Drafting Finnegan from a small college worked out well for the Titans in the 2006 NFL Draft. With that in mind, the Titans selected cornerback Cary Williams with their seventh-round selection (229th overall) in the 2008 NFL Draft. The 6-1, 185-pound cornerback from Washburn University possesses speed and a confidence that he relies on every day.

"I just knew, within myself, that I could play here. I just had the confidence. That is really what I relied on, my confidence and just me taking it one day at a time," said Williams.

Not many Division II players have the fortune of being drafted by an NFL organization. Williams knows he's one of the fortunate ones, explaining, "My father always taught me to really work hard and whatever I do always give it 110 percent."

That hard work has allowed Williams to compete and learn from an experienced Titans secondary.

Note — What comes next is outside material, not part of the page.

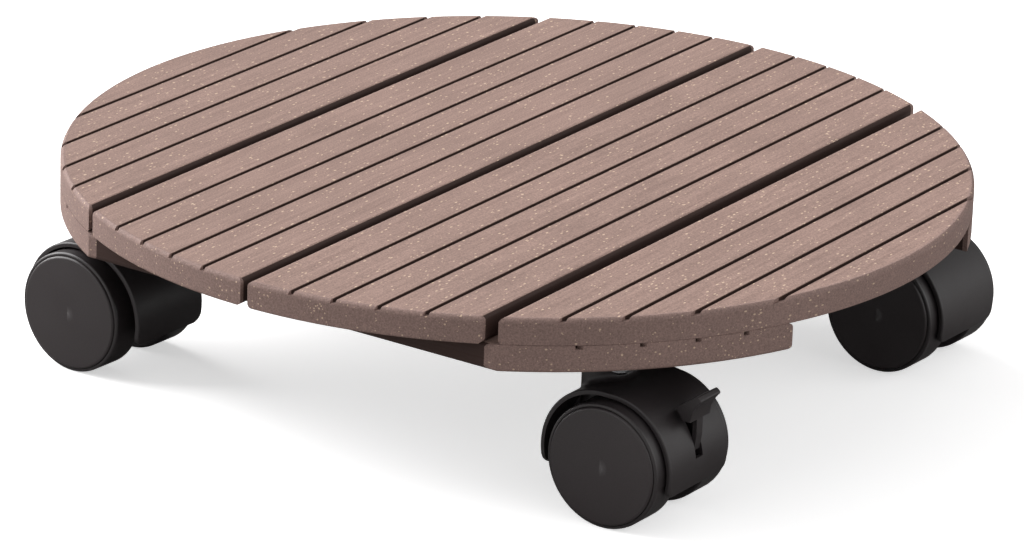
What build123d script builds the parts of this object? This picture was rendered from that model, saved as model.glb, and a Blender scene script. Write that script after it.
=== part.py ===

Williams spent time at Fordham University before transferring to Division II Washburn. With only one NFL scout on hand at Washburn's pro day, the University of Kansas allowed him to participate in their pro day to increase his chances for notoriety. During his pro day, Williams impressed scouts with a 4.43-second 40-yard dash and drew favorable athletic comparison to another player at the workout, former Jayhawks cornerback Aqib Talib, a first-round selection of the Tampa Bay Buccaneers in the 2008 NFL Draft. That move paid off as the Titans selected Williams their final pick last season.

The main difference for Williams coming in from a Division II school to his first training camp was the tempo on the field. "The speed of the game is way different and the talent level is different…Everybody out here is fast and everybody has top end speed and those great moves," said Williams.

Williams never felt he was at a disadvantage coming from a Division II school to the NFL. "I don't feel like I had anything to prove," he said. "I just wanted to show my talent and show that I belonged here and I had the ability to play here. Just because I was a Division II school guy, I still had big play potential and game day potential. I can be here on this level."